I preferred VPN for the primary administrative path. The model we used centered on an Azure VPN Gateway in the hub, with point-to-site connectivity through the Azure VPN Client for the engineers who genuinely needed cluster-level access. In practical terms, that meant an approved operator could establish a private path from their workstation into the hub-and-spoke environment and work against the cluster as if they were inside the network, while still keeping the API private.

The choice of a VPNGW2 tier was not about chasing a premium SKU for its own sake. It was a pragmatic middle ground for a platform that needed to support real operator access, hybrid connectivity considerations, and enough headroom that the gateway itself would not immediately become the next bottleneck. Networking decisions should leave some room for growth. If a design works only at the exact moment it is drawn, it usually does not work.

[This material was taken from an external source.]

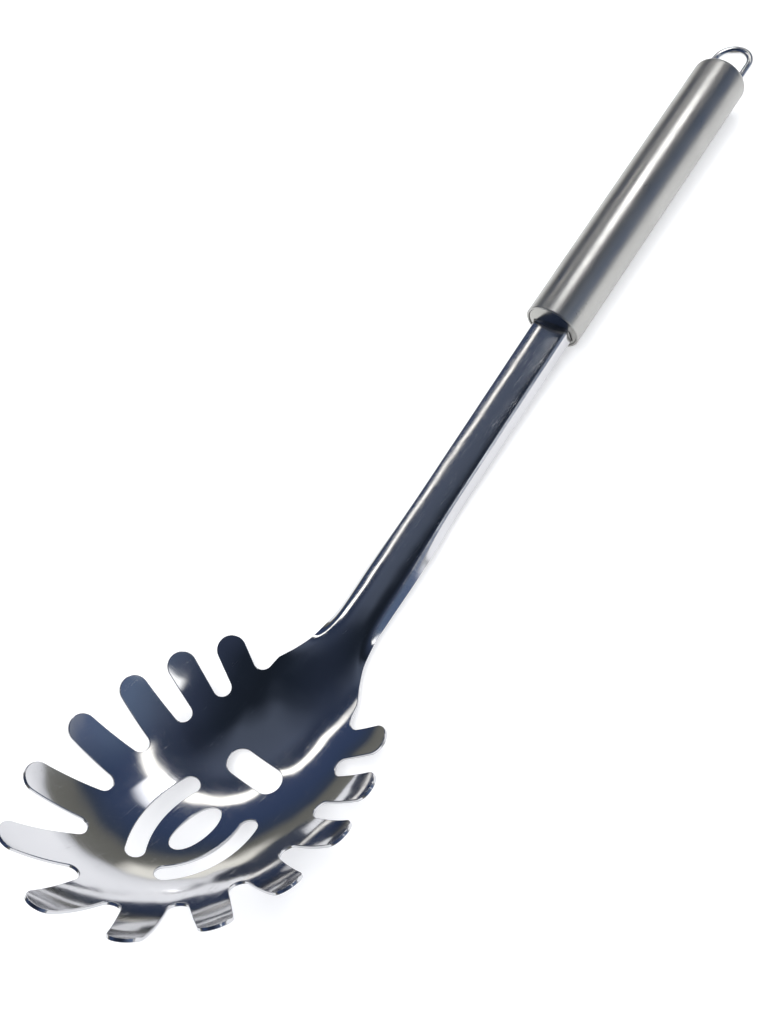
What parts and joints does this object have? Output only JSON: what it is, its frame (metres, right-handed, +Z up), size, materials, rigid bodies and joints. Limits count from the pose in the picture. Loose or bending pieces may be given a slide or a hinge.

In Terraform, the hub-and-spoke access path depended less on the AKS resource itself and more on getting peering behavior right. In the real environment, those peerings often crossed subscription boundaries even though the example below keeps the code simplified:

resource "azurerm_virtual_network_peering" "hub_to_spoke" {
  name                      = "hub-to-aks-spoke"
  resource_group_name       = azurerm_resource_group.hub.name
  virtual_network_name      = azurerm_virtual_network.hub.name
  remote_virtual_network_id = azurerm_virtual_network.aks_spoke.id

  allow_virtual_network_access = true
  allow_forwarded_traffic      = true
  allow_gateway_transit        = true
}

resource "azurerm_virtual_network_peering" "spoke_to_hub" {
  name                      = "aks-spoke-to-hub"
  resource_group_name       = azurerm_resource_group.spoke.name
  virtual_network_name      = azurerm_virtual_network.aks_spoke.name
  remote_virtual_network_id = azurerm_virtual_network.hub.id

  allow_virtual_network_access = true
  allow_forwarded_traffic      = true
  use_remote_gateways          = true
}

That was one of the easiest places to make the environment look connected while still breaking the real operator path. A successful VPN session did not help much if the spoke could not actually use the hub gateway the way the design assumed. The whole point of the model was to let operators use one centralized VPN in the hub subscription and still reach clusters in multiple spoke subscriptions.

What mattered just as much as the gateway choice was the operating model around it. Not everyone needed VPN-based cluster access. In fact, most people should not have it. Normal deployments still moved through GitLab and ArgoCD. VPN access existed for the people responsible for platform operations, deeper debugging, and controlled administrative work. That distinction kept the access story cleaner and aligned with the broader principle of self-service for routine changes and tighter access for control-plane operations.

The client profile mattered too. A point-to-site tunnel is only half the answer if the connected machine is still asking the wrong DNS servers or lacks the routes for the spoke address space. One of the recurring lessons in this work was that "connected to VPN" and "able to operate the cluster" are not the same thing.

There was still room for a jumpbox as a break-glass or comparison tool, especially when isolating whether a problem was on the operator machine, the VPN path, or inside Azure itself. But it was not the primary interface. If private networking only works reliably from a manually maintained jump host, then the access model has not really been solved.

5. DNS Is Where Private AKS Stops Being Simple

DNS was the part that separated a private AKS diagram from a working private AKS platform.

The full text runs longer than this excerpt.